** Your task **
Your answer should consist solely of the lines from the one with "ring_hole();" through the one with "obj.parent = empty", copied exactly, endpoints included.

-------

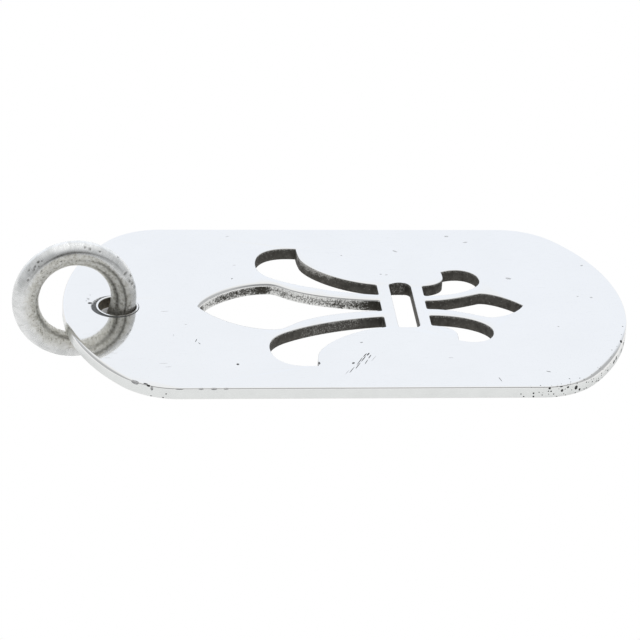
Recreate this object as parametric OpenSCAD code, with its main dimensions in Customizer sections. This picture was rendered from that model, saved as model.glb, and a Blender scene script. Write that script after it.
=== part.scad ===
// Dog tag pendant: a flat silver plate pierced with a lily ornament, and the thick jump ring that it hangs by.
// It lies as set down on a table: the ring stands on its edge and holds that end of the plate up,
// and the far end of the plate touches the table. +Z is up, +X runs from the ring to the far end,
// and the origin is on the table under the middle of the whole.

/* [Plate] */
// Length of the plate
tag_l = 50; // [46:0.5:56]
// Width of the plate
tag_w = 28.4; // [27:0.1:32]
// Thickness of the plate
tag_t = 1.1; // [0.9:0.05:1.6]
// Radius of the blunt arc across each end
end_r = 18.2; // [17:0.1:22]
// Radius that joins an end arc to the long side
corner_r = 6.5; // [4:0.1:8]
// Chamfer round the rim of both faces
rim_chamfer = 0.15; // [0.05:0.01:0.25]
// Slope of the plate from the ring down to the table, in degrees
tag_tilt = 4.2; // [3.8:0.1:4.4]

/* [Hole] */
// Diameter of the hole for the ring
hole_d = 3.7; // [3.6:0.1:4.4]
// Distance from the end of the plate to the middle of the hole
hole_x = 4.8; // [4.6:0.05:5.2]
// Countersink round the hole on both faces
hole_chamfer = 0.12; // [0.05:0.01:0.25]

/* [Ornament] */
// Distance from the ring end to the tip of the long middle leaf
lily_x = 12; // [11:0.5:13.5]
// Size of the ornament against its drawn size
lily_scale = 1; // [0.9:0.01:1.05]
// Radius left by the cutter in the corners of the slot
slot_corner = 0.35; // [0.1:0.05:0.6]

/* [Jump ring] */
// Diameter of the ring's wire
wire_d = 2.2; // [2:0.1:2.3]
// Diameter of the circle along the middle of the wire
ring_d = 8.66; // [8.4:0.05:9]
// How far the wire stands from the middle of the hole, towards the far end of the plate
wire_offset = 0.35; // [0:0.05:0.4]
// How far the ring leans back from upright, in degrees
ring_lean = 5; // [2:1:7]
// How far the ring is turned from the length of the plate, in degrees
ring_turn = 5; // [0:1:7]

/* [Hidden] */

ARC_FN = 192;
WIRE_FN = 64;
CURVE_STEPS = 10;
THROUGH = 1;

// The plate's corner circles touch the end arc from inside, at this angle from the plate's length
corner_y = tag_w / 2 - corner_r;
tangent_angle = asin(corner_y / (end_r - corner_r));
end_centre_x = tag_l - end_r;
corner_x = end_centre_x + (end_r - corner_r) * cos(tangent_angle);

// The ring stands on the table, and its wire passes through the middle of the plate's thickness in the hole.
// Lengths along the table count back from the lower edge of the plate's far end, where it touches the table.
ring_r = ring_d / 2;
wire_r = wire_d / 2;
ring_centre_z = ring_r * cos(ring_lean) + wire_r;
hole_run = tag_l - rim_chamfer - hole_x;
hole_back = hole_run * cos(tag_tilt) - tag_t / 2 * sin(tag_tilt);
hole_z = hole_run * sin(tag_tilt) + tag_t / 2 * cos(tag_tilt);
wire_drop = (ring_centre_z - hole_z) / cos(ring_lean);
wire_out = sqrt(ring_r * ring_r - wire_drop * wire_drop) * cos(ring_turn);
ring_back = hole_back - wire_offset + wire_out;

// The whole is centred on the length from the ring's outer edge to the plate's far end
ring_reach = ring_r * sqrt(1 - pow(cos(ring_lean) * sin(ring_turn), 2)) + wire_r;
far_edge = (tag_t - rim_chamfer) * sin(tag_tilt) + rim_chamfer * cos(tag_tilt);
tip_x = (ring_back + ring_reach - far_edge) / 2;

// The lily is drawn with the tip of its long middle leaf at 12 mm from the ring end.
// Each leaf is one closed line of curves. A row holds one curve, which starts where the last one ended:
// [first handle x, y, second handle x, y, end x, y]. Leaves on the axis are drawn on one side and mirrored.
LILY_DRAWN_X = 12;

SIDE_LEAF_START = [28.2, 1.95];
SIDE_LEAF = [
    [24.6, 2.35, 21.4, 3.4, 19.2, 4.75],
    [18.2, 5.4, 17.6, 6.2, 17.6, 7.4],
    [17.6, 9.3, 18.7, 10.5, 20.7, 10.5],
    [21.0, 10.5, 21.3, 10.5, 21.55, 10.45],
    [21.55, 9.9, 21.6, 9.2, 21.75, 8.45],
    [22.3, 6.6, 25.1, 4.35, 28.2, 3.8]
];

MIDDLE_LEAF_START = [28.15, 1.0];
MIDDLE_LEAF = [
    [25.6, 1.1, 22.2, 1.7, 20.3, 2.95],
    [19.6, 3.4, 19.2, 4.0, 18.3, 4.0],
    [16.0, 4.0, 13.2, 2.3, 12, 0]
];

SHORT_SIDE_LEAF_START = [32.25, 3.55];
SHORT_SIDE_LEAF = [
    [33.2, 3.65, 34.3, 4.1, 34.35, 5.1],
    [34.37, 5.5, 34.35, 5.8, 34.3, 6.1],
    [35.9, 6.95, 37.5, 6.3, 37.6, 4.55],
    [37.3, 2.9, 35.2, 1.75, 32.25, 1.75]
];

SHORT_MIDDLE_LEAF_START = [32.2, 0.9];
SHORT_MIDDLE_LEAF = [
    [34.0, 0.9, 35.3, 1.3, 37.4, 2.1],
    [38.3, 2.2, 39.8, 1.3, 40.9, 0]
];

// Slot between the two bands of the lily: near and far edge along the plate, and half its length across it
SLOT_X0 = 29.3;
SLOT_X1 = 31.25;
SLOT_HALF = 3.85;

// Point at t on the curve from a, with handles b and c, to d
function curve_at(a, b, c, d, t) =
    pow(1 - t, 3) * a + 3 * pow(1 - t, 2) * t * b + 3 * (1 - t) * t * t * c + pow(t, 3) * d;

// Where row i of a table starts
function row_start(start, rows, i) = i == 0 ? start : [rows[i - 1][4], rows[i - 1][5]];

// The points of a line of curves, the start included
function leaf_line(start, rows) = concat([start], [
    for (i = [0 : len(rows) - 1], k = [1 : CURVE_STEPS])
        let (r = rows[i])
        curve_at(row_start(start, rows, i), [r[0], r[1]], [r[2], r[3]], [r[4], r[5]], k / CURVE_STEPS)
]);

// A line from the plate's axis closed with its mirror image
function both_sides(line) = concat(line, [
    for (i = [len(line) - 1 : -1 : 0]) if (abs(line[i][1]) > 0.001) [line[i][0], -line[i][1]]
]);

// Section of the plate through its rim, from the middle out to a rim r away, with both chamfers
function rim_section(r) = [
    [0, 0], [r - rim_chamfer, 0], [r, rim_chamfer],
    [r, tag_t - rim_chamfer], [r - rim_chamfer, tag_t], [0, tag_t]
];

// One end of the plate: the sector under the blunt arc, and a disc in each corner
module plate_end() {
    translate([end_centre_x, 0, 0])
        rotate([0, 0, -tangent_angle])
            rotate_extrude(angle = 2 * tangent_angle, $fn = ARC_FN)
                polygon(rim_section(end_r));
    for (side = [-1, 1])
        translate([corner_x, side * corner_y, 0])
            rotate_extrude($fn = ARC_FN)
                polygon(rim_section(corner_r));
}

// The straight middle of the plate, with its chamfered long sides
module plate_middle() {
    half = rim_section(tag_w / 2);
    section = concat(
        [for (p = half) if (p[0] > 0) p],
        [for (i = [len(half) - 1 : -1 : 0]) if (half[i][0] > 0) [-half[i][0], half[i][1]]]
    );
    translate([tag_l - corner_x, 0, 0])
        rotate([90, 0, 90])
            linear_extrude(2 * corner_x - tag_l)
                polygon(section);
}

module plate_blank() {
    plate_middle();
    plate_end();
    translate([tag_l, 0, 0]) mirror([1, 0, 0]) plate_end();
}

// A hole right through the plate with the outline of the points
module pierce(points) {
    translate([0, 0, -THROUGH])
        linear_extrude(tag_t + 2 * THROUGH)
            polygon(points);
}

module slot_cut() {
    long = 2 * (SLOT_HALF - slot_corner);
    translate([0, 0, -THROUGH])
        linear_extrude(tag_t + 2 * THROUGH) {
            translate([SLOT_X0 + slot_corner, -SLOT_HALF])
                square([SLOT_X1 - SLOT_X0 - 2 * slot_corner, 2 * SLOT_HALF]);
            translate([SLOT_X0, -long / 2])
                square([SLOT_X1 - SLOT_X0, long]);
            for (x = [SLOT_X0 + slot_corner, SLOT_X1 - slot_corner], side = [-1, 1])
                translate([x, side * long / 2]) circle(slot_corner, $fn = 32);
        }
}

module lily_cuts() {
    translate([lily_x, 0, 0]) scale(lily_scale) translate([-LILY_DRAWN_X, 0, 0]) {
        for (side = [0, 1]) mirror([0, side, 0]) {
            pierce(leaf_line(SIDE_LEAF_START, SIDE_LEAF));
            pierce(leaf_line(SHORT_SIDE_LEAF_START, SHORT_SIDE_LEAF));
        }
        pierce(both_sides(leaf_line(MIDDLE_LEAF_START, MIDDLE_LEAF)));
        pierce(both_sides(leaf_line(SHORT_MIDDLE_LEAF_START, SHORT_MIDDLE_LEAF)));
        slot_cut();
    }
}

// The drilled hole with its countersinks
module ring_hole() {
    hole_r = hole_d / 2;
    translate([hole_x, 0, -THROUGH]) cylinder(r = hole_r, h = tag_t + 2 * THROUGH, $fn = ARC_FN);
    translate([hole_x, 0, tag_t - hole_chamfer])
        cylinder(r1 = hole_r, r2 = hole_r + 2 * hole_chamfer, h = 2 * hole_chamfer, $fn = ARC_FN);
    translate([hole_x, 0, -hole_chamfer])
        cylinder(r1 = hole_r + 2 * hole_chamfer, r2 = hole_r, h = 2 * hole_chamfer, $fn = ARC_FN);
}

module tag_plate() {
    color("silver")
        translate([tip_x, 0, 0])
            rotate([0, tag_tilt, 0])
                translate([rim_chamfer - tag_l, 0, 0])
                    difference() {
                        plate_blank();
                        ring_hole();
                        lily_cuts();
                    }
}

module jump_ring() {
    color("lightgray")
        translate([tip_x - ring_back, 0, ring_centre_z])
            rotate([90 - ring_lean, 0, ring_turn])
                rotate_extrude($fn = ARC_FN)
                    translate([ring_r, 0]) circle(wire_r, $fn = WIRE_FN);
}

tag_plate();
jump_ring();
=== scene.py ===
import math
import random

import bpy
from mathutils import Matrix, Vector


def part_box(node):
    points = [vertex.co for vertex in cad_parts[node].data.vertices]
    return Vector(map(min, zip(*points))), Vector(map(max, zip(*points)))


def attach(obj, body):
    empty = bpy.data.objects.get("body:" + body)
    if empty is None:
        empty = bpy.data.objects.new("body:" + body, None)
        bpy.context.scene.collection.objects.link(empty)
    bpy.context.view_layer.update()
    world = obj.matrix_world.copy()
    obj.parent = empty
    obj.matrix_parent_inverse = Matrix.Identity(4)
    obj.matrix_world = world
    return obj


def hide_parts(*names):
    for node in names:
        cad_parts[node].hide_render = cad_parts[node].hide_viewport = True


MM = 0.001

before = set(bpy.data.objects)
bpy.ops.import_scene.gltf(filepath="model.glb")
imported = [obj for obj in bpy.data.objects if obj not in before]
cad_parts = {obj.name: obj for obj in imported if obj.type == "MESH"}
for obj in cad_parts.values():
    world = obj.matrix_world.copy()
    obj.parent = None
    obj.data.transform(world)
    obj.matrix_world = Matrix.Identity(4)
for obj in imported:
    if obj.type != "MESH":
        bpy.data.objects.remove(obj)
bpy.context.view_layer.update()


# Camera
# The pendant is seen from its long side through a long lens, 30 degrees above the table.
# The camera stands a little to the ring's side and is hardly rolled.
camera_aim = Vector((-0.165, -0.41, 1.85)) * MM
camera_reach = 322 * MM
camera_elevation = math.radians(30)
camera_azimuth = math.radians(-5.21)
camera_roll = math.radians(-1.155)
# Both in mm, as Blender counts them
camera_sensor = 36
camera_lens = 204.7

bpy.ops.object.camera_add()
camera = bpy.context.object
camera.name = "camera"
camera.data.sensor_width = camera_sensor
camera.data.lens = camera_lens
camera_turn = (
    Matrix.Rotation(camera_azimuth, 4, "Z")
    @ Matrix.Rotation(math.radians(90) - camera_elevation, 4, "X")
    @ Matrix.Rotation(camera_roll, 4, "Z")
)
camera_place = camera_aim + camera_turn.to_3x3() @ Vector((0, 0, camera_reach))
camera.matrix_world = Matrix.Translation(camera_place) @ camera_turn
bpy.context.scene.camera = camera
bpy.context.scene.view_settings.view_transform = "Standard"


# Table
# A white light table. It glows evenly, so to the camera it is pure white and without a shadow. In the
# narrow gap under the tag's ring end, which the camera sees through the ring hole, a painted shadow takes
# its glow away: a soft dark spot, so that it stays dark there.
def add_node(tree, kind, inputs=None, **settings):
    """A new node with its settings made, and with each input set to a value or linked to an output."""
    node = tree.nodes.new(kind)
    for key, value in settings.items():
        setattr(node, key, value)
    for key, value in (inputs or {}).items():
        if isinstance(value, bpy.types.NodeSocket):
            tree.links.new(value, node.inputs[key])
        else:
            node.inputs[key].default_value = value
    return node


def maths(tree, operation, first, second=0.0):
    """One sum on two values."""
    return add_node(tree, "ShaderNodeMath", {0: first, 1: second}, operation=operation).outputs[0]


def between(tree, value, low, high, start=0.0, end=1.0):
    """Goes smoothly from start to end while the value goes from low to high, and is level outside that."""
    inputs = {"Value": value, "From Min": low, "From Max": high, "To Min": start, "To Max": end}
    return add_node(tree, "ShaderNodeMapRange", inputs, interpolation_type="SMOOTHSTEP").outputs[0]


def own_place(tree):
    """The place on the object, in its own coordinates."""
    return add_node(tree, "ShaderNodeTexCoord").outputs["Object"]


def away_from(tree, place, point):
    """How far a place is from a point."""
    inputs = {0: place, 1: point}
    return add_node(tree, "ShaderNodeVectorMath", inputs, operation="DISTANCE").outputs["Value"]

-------

** Written answer **
                        ring_hole();
                        lily_cuts();
                    }
}

module jump_ring() {
    color("lightgray")
        translate([tip_x - ring_back, 0, ring_centre_z])
            rotate([90 - ring_lean, 0, ring_turn])
                rotate_extrude($fn = ARC_FN)
                    translate([ring_r, 0]) circle(wire_r, $fn = WIRE_FN);
}

tag_plate();
jump_ring();
=== scene.py ===
import math
import random

import bpy
from mathutils import Matrix, Vector


def part_box(node):
    points = [vertex.co for vertex in cad_parts[node].data.vertices]
    return Vector(map(min, zip(*points))), Vector(map(max, zip(*points)))


def attach(obj, body):
    empty = bpy.data.objects.get("body:" + body)
    if empty is None:
        empty = bpy.data.objects.new("body:" + body, None)
        bpy.context.scene.collection.objects.link(empty)
    bpy.context.view_layer.update()
    world = obj.matrix_world.copy()
    obj.parent = empty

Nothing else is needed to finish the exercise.